**Task goal:** Every line of the records below should be restated exactly.

**Source data:**
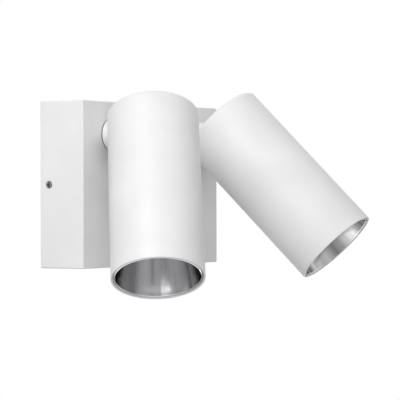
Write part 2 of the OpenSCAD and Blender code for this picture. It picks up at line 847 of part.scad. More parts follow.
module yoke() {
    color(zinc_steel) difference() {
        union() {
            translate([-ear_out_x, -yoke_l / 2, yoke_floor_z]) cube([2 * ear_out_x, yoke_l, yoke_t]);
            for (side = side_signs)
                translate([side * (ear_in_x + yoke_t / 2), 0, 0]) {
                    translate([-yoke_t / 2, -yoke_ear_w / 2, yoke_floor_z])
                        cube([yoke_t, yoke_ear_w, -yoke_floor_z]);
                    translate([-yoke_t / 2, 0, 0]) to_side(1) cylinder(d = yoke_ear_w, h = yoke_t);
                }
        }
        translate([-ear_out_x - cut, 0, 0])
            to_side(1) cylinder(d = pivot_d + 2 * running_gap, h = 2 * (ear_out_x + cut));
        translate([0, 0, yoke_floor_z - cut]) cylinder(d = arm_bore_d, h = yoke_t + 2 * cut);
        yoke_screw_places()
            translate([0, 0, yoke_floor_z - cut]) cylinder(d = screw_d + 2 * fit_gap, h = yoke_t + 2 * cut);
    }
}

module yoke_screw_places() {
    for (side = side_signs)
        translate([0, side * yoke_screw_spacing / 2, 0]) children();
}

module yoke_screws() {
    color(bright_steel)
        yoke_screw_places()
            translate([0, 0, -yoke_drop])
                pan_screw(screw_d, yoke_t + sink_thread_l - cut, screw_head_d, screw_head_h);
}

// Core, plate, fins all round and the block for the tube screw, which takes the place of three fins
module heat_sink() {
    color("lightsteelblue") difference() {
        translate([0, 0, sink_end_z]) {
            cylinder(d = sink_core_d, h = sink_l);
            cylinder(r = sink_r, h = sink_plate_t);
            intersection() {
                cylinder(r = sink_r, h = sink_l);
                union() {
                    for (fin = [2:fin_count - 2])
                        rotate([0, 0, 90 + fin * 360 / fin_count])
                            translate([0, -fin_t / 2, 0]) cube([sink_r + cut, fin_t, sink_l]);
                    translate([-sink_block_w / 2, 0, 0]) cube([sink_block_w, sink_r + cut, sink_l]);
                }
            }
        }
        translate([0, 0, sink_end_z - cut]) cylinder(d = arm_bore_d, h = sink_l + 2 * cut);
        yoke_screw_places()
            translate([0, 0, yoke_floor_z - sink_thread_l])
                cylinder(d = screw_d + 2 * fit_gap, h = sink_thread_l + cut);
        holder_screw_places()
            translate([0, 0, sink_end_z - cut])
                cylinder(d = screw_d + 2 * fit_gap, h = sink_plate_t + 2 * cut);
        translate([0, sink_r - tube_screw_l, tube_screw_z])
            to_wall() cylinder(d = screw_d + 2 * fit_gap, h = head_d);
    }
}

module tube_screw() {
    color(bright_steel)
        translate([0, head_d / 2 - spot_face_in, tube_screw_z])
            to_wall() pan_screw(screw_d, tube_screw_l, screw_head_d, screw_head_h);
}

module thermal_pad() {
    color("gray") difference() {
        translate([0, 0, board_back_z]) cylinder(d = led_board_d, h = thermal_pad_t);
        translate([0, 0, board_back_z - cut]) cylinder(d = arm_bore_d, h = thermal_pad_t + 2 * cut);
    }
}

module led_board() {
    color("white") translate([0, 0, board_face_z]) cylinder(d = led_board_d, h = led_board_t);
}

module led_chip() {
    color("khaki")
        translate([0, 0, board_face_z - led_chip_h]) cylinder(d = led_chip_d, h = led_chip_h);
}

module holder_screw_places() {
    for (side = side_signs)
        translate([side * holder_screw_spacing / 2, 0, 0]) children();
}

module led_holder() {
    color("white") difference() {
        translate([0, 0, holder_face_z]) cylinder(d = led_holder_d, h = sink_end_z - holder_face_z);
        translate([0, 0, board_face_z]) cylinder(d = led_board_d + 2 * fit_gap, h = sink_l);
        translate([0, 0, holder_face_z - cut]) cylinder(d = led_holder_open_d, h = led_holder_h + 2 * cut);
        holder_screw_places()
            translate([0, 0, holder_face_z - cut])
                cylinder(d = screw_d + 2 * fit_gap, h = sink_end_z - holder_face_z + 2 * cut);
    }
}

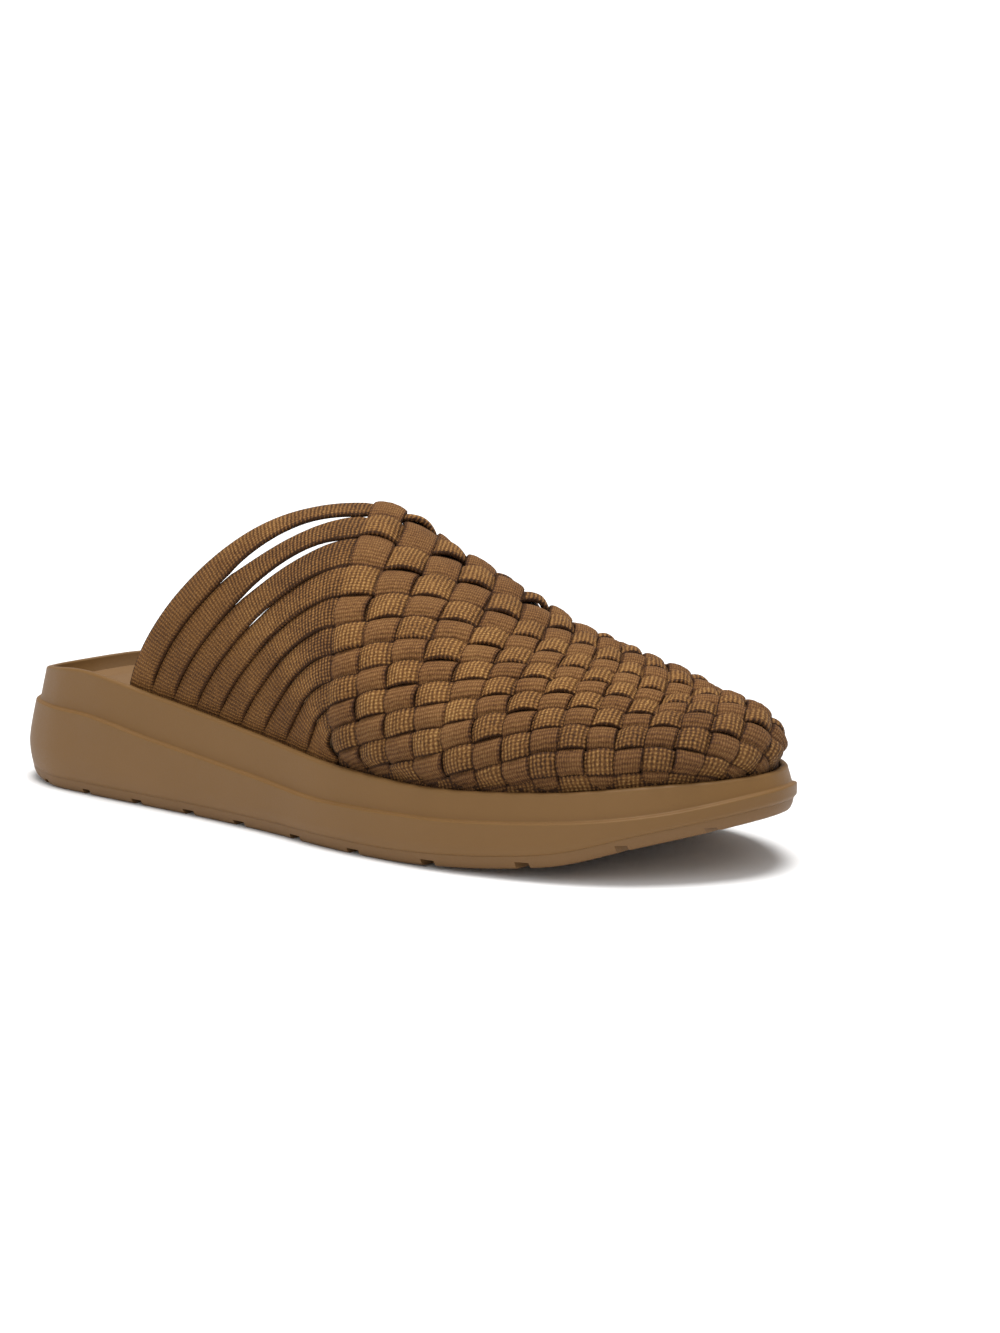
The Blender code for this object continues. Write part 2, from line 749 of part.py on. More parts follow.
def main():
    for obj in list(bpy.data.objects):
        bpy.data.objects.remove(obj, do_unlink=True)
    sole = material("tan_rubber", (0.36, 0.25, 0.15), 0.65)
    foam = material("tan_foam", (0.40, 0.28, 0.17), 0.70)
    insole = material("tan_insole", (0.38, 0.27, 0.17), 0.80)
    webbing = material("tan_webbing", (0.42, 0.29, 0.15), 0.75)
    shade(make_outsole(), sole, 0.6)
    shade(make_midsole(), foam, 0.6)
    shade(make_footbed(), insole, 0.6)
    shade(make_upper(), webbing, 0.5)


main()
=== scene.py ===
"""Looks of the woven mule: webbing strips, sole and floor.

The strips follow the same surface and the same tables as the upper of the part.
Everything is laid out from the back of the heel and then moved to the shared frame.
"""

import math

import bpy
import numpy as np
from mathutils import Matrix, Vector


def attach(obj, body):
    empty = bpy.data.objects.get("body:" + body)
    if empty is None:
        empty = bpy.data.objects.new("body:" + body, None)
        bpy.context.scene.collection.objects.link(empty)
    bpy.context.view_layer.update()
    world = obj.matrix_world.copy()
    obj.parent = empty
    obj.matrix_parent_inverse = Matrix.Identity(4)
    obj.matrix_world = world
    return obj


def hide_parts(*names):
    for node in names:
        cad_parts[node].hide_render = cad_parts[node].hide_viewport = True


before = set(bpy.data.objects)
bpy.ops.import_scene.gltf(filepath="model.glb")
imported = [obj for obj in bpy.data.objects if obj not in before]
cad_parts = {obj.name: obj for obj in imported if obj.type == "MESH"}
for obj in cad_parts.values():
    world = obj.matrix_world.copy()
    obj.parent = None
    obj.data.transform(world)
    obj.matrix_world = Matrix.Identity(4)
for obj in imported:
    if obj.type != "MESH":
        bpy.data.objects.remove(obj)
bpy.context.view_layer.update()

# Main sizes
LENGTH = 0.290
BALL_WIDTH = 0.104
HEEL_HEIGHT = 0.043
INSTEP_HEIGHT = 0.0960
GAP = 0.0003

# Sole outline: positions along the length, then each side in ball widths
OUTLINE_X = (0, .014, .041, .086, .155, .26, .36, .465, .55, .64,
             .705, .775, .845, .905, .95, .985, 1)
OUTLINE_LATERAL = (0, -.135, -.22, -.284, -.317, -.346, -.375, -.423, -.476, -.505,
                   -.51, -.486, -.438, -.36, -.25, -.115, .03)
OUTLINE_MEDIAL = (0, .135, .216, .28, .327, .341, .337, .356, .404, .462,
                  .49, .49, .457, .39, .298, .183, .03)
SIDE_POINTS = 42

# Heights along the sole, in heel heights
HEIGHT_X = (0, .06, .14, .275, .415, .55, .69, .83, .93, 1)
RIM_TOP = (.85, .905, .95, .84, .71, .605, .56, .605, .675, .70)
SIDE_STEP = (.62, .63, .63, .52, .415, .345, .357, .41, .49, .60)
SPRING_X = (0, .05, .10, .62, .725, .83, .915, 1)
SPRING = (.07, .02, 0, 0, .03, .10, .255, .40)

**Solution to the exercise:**
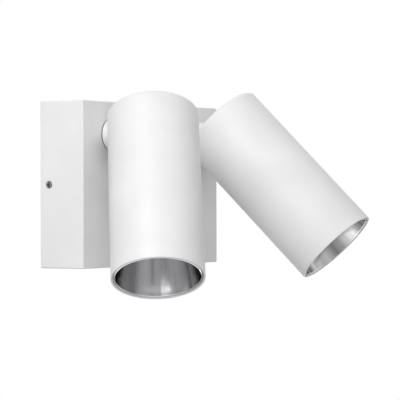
Write part 2 of the OpenSCAD and Blender code for this picture. It picks up at line 847 of part.scad. More parts follow.
module yoke() {
    color(zinc_steel) difference() {
        union() {
            translate([-ear_out_x, -yoke_l / 2, yoke_floor_z]) cube([2 * ear_out_x, yoke_l, yoke_t]);
            for (side = side_signs)
                translate([side * (ear_in_x + yoke_t / 2), 0, 0]) {
                    translate([-yoke_t / 2, -yoke_ear_w / 2, yoke_floor_z])
                        cube([yoke_t, yoke_ear_w, -yoke_floor_z]);
                    translate([-yoke_t / 2, 0, 0]) to_side(1) cylinder(d = yoke_ear_w, h = yoke_t);
                }
        }
        translate([-ear_out_x - cut, 0, 0])
            to_side(1) cylinder(d = pivot_d + 2 * running_gap, h = 2 * (ear_out_x + cut));
        translate([0, 0, yoke_floor_z - cut]) cylinder(d = arm_bore_d, h = yoke_t + 2 * cut);
        yoke_screw_places()
            translate([0, 0, yoke_floor_z - cut]) cylinder(d = screw_d + 2 * fit_gap, h = yoke_t + 2 * cut);
    }
}

module yoke_screw_places() {
    for (side = side_signs)
        translate([0, side * yoke_screw_spacing / 2, 0]) children();
}

module yoke_screws() {
    color(bright_steel)
        yoke_screw_places()
            translate([0, 0, -yoke_drop])
                pan_screw(screw_d, yoke_t + sink_thread_l - cut, screw_head_d, screw_head_h);
}

// Core, plate, fins all round and the block for the tube screw, which takes the place of three fins
module heat_sink() {
    color("lightsteelblue") difference() {
        translate([0, 0, sink_end_z]) {
            cylinder(d = sink_core_d, h = sink_l);
            cylinder(r = sink_r, h = sink_plate_t);
            intersection() {
                cylinder(r = sink_r, h = sink_l);
                union() {
                    for (fin = [2:fin_count - 2])
                        rotate([0, 0, 90 + fin * 360 / fin_count])
                            translate([0, -fin_t / 2, 0]) cube([sink_r + cut, fin_t, sink_l]);
                    translate([-sink_block_w / 2, 0, 0]) cube([sink_block_w, sink_r + cut, sink_l]);
                }
            }
        }
        translate([0, 0, sink_end_z - cut]) cylinder(d = arm_bore_d, h = sink_l + 2 * cut);
        yoke_screw_places()
            translate([0, 0, yoke_floor_z - sink_thread_l])
                cylinder(d = screw_d + 2 * fit_gap, h = sink_thread_l + cut);
        holder_screw_places()
            translate([0, 0, sink_end_z - cut])
                cylinder(d = screw_d + 2 * fit_gap, h = sink_plate_t + 2 * cut);
        translate([0, sink_r - tube_screw_l, tube_screw_z])
            to_wall() cylinder(d = screw_d + 2 * fit_gap, h = head_d);
    }
}

module tube_screw() {
    color(bright_steel)
        translate([0, head_d / 2 - spot_face_in, tube_screw_z])
            to_wall() pan_screw(screw_d, tube_screw_l, screw_head_d, screw_head_h);
}

module thermal_pad() {
    color("gray") difference() {
        translate([0, 0, board_back_z]) cylinder(d = led_board_d, h = thermal_pad_t);
        translate([0, 0, board_back_z - cut]) cylinder(d = arm_bore_d, h = thermal_pad_t + 2 * cut);
    }
}

module led_board() {
    color("white") translate([0, 0, board_face_z]) cylinder(d = led_board_d, h = led_board_t);
}

module led_chip() {
    color("khaki")
        translate([0, 0, board_face_z - led_chip_h]) cylinder(d = led_chip_d, h = led_chip_h);
}

module holder_screw_places() {
    for (side = side_signs)
        translate([side * holder_screw_spacing / 2, 0, 0]) children();
}

module led_holder() {
    color("white") difference() {
        translate([0, 0, holder_face_z]) cylinder(d = led_holder_d, h = sink_end_z - holder_face_z);
        translate([0, 0, board_face_z]) cylinder(d = led_board_d + 2 * fit_gap, h = sink_l);
        translate([0, 0, holder_face_z - cut]) cylinder(d = led_holder_open_d, h = led_holder_h + 2 * cut);
        holder_screw_places()
            translate([0, 0, holder_face_z - cut])
                cylinder(d = screw_d + 2 * fit_gap, h = sink_end_z - holder_face_z + 2 * cut);
    }
}

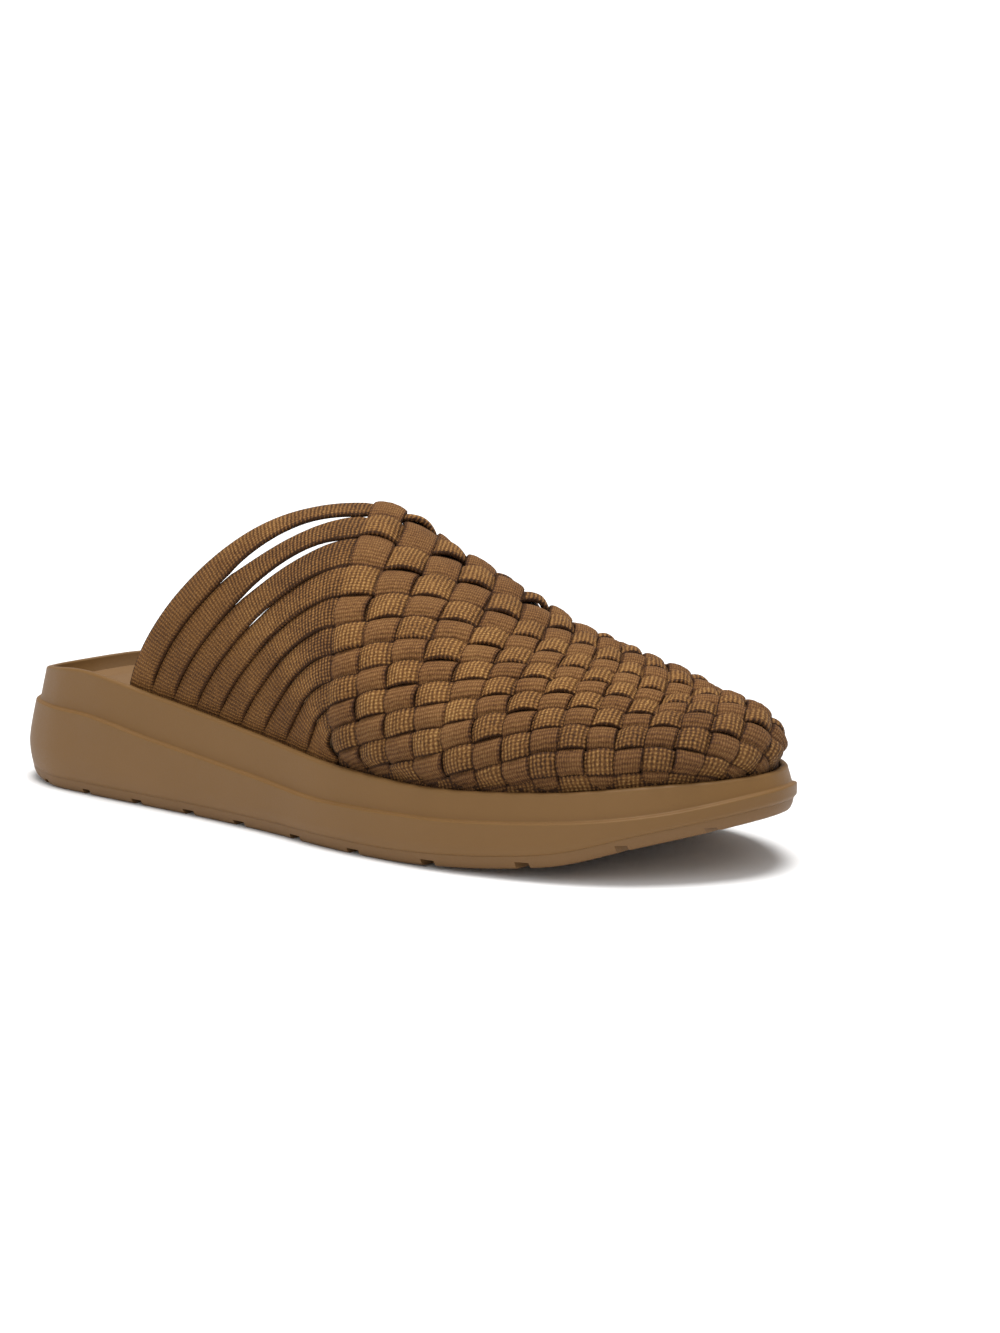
The Blender code for this object continues. Write part 2, from line 749 of part.py on. More parts follow.
def main():
    for obj in list(bpy.data.objects):
        bpy.data.objects.remove(obj, do_unlink=True)
    sole = material("tan_rubber", (0.36, 0.25, 0.15), 0.65)
    foam = material("tan_foam", (0.40, 0.28, 0.17), 0.70)
    insole = material("tan_insole", (0.38, 0.27, 0.17), 0.80)
    webbing = material("tan_webbing", (0.42, 0.29, 0.15), 0.75)
    shade(make_outsole(), sole, 0.6)
    shade(make_midsole(), foam, 0.6)
    shade(make_footbed(), insole, 0.6)
    shade(make_upper(), webbing, 0.5)


main()
=== scene.py ===
"""Looks of the woven mule: webbing strips, sole and floor.

The strips follow the same surface and the same tables as the upper of the part.
Everything is laid out from the back of the heel and then moved to the shared frame.
"""

import math

import bpy
import numpy as np
from mathutils import Matrix, Vector


def attach(obj, body):
    empty = bpy.data.objects.get("body:" + body)
    if empty is None:
        empty = bpy.data.objects.new("body:" + body, None)
        bpy.context.scene.collection.objects.link(empty)
    bpy.context.view_layer.update()
    world = obj.matrix_world.copy()
    obj.parent = empty
    obj.matrix_parent_inverse = Matrix.Identity(4)
    obj.matrix_world = world
    return obj


def hide_parts(*names):
    for node in names:
        cad_parts[node].hide_render = cad_parts[node].hide_viewport = True


before = set(bpy.data.objects)
bpy.ops.import_scene.gltf(filepath="model.glb")
imported = [obj for obj in bpy.data.objects if obj not in before]
cad_parts = {obj.name: obj for obj in imported if obj.type == "MESH"}
for obj in cad_parts.values():
    world = obj.matrix_world.copy()
    obj.parent = None
    obj.data.transform(world)
    obj.matrix_world = Matrix.Identity(4)
for obj in imported:
    if obj.type != "MESH":
        bpy.data.objects.remove(obj)
bpy.context.view_layer.update()

# Main sizes
LENGTH = 0.290
BALL_WIDTH = 0.104
HEEL_HEIGHT = 0.043
INSTEP_HEIGHT = 0.0960
GAP = 0.0003

# Sole outline: positions along the length, then each side in ball widths
OUTLINE_X = (0, .014, .041, .086, .155, .26, .36, .465, .55, .64,
             .705, .775, .845, .905, .95, .985, 1)
OUTLINE_LATERAL = (0, -.135, -.22, -.284, -.317, -.346, -.375, -.423, -.476, -.505,
                   -.51, -.486, -.438, -.36, -.25, -.115, .03)
OUTLINE_MEDIAL = (0, .135, .216, .28, .327, .341, .337, .356, .404, .462,
                  .49, .49, .457, .39, .298, .183, .03)
SIDE_POINTS = 42

# Heights along the sole, in heel heights
HEIGHT_X = (0, .06, .14, .275, .415, .55, .69, .83, .93, 1)
RIM_TOP = (.85, .905, .95, .84, .71, .605, .56, .605, .675, .70)
SIDE_STEP = (.62, .63, .63, .52, .415, .345, .357, .41, .49, .60)
SPRING_X = (0, .05, .10, .62, .725, .83, .915, 1)
SPRING = (.07, .02, 0, 0, .03, .10, .255, .40)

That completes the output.